Of course, thats another difference here. Painters don't finish kitchen cabs. They come finished, doesn't matter where you get them. The only way to get them unfinished is the $30 a box variety at the big orange."The child is grown / The dream is gone / And I have become / Comfortably numb " lyrics by Roger Waters
I think that the cabinetmaker that we have doing painted finish on the doors is using a lacquer based paint. For a clear finish our first choice will be lacquer.
Seem to remember my cabinet maker saying at one time that he could put lacquer over poly but couldn't put poly over lacquer. Mabey others could clarify this if they have the actual experience.
Scott T.
I actually did this very thing...I have knotty pine shaker-style cabinets. I sprayed poly on three of my laquered cabinet doors (they were getting extensive wear and water damage). Just cleaned thoroughly, lightly sanded and sprayed two coats of satin polyurethane (I believe it was Minwax). It's been three years and they look great..In fact they've held up better than the laquered ones. As far as ambering is concerned, I honestly can't see a difference between the polyed-over doors and the straight lac.
Like the other posts said, check with lacquer thinner on the back of a door to see if you have nitro lacquer. If you do, and want to change to CAB or WB, here's something to consider.
Nitro lacquer has a light honey color when used on light colored woods. The water based (WB) and CAB lacquers I've used don't. You'll have to tint the stuff with Trans-Tint amber, about 5 drops per gallon usually gives the right shade.
Nitro is really easy to repair. Take the doors and drawer fronts off, sand out the defects to 320, and shoot'em. Don't forget to clean all the nooks and crannies with naptha.
I did all of my maple doors in my kitchen with nitro, and havn't had any problems with water. Just wipe'm down after washing dishes.
I'll throw in my two cents also FWIW.
I wouldn't recommend nitro as the final finish for the average kitchen. At least not the average kitchen I've seen. While nitro is a beautiful finish to look at, it isn't as durable as some others that are available although it is quite easy to repair, relatively speaking. And so it has its advantages for the installer/finisher. If something gets dinged a bit during install, no big problem. Being an evaporative finish, the last layer of nitro applied will melt into the previous coat becoming one with it. No bonding problems then exist.
But it doesn't stand up well to the rubbing and scrubbing that takes place when you finally see those little dried splatters of tomato sauce that initially went unnoticed. As the rubbing progresses, the relatively soft nitro wears away. And it doesn't have a high resistance to water that's left to stand on it. It may work fine in a "show" kitchen", but in a working kitchen it won't likely last as long as say one of the catalyzed finishes, cab lacquer or polys. At least it wouldn't in our kitchen.

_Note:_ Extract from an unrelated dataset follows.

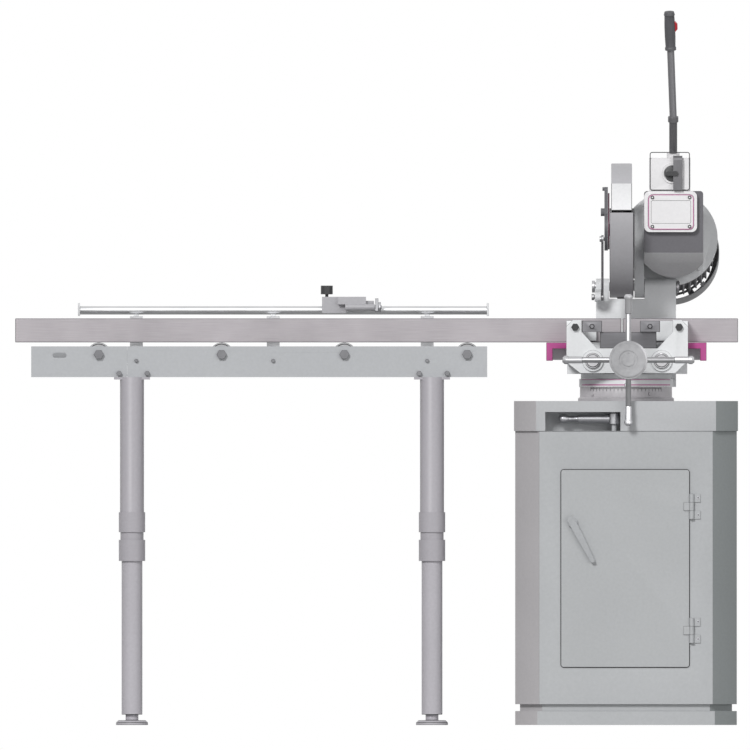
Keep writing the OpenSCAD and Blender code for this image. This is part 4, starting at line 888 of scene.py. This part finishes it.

And yes, poly can be applied over nitro, if (as others have said) that surface is cleaned first. Over-coating one finish on another and being successful is usually related to both compatibility of the solvents involved and getting a good bond of the one to the other. For instance, applying nitro over poly would be a very dubious adventure. The lacquer thinners (solvents and retarders) involved could eat into the poly fast enough to cause wrinkling, etc. However, there's nothing in oil-based poly that I'm familiar with that would dissolve or endanger the underlying cured lacquer in a destructive fashion and so the next issue is getting a good bond. A cleaned and scuffed surface should provide sufficient toothing for the poly. However, that seal coat of dewaxed shellac that was mentioned is still a good idea because there may be other contaminates lurking in the previous finish that will spoil things for you. Things like cooking oils and greases can and do get transferred to the surface in the heat of battle while preparing food and these can leech deeply into the underlying coats of finish and even into the wood, defying total removal while prepping the surface for recoat.
I'll stay out of the fray concerning the "best" finish for you or anyone to use in a kitchen because there are so many choices out there these days and they all have various advantages and disadvantages as time progresses. Some don't allow for recoat at all. Stripping or tossing the cabinetry then becomes a necessity. That may not be a big deal if these aren't heirloom quality cabs or aren't going to be replaced with such. It can be cheaper sometimes to toss the old and install new. And of course there is a limit as to how many coats of finish build up you can get away with before stripping is in order anyway. Just grab your crystal ball and should be able to make the perfect choice today. <G>
Make sure to do both sides of your doors.